Moreover, taking into account that

$${\left(Hf\right)}^{″}\left(t\right)=f\left(t\right),$$

(38)

it is easily seen that

$${\parallel \left(Hf\right)}^{″}{\parallel }_{\infty }={\parallel f\parallel }_{\infty }.$$

Then,

$${\parallel Hf\parallel }_{2,\infty }\le \mathcal{C}{\parallel f\parallel }_{\infty },$$

i.e., $H:C^0\to C^2$ is continuous. Now, because $C^2$ is compactly embedded in $C^0$ (for example, see [42] (Lemma 3.2)), from the continuity of the operator $H:C^0\to C^2$ we deduce the compactness of the operator $H:C^2\to C^2$.

To prove the compactness of the operator $K:C^2\to C^2$, we first note that it can be written as the composition of the following operators: $D^2:C^2\to C^0$, $J^{\frac{1}{2}}:C^0\to C^0$ and $H:C^0\to C^2$, i.e.,

$$Kf=H{D}^{\frac{3}{2}}f=H{J}^{\frac{1}{2}}{D}^{2}f.$$

(39)

From the continuity of $D^2:C^2\to C^0$ and $H:C^0\to C^2$ and the compactness of $J^{\frac{1}{2}}:C^0\to C^0$, we deduce the compactness of $K:C^2\to C^2$.

Using (38), (39), and (17), it is easy to deduce that if $f\in C^2$, then $Kf,Hf\in C^{2+\frac{1}{2}}$; thus, if $g\in C^{2+\frac{1}{2}}$, then $f=g-\overline{\lambda }K-\overline{\sigma }H$ belongs to $C^{2+\frac{1}{2}}$. □

Proof of Theorem 5. 

In order to prove (35), we first note that

$$(f-f_n)={(I+\overline{\lambda }{K}_n+\overline{\sigma }{H}_n)}^{-1}[(K-K_n)f-(H-H_n)f].$$

Under our assumptions

$$\underset{n\ge n_0}{sup}{\parallel {(I+\overline{\lambda }{K}_n+\overline{\sigma }{H}_n)}^{-1}\parallel }_{C^2\to C^2}\le \mathcal{C},\mathcal{C}\ne \mathcal{C}\left(n\right),$$

we obtain

$$\parallel f-f_n{\parallel }_2\le \mathcal{C}\left[\parallel (K-K_n){f\parallel }_2+{\parallel (H-H_n)f\parallel }_2\right].$$

Now, taking into account (39) and that $H_{n}f=H{L}_{n,1,1}\left(f\right)$ and $K_{n}f=H{D}_n^{\frac{3}{2}}f$, by using (38) it is easy to verify that

$$\parallel (K-K_n){f\parallel }_{2,\infty }\le \mathcal{C}{\parallel D^{\frac{3}{2}}f-D_n^{\frac{3}{2}}f\parallel }_{\infty }$$

and

$$\parallel (H-H_n){f\parallel }_{2,\infty }\le \mathcal{C}{\parallel f-L_{n,1,1}\left(f\right)\parallel }_{\infty }.$$

Then, using (22) and (7), (35) and (36) follow. □

6. Conclusions

In this work, we have developed a global method for numerically evaluating fractional derivatives of f of order $\alpha$. The interpolating process is essentially based on Jacobi zeros, and makes use of the additional nodes method [1] to approximate the m-th derivative of f by the m-th derivative of the interpolating polynomial.
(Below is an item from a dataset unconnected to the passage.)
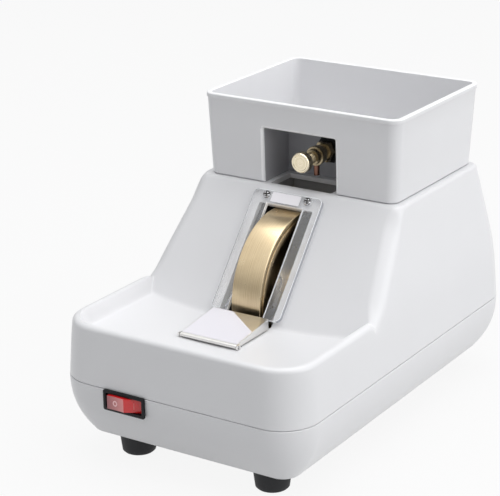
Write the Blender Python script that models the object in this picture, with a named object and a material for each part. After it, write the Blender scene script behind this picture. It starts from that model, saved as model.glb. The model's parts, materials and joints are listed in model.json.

Error estimates are provided in spaces of q times differentiable functions with $q>m$, and some numerical tests are presented to confirm the theoretical estimates. As an application, the proposed method is implemented to approximate the solution of the VIE equivalent to the Bagley–Torvik IVP. We also present a detailed error analysis for the Nyström-type method proposed for the VIE. The efficiency of our numerical approach for approximating fractional derivatives is tested both directly through numerical tests and indirectly through implementation of the Nyström method, with the numerical experimentation confirming the theoretical results. From the implementation point of view, we show how to take advantage of simultaneous approximation; in approximating more than one $D^{\alpha }f$, it is sometimes the case that the required number of function evaluations is the same, while at other times it may be slightly more depending on the number of additional nodes. Finally, the dependence of the errors on the best polynomial approximation assures fast theoretical convergence, allowing finer results to be obtained with a lower number of interpolation nodes.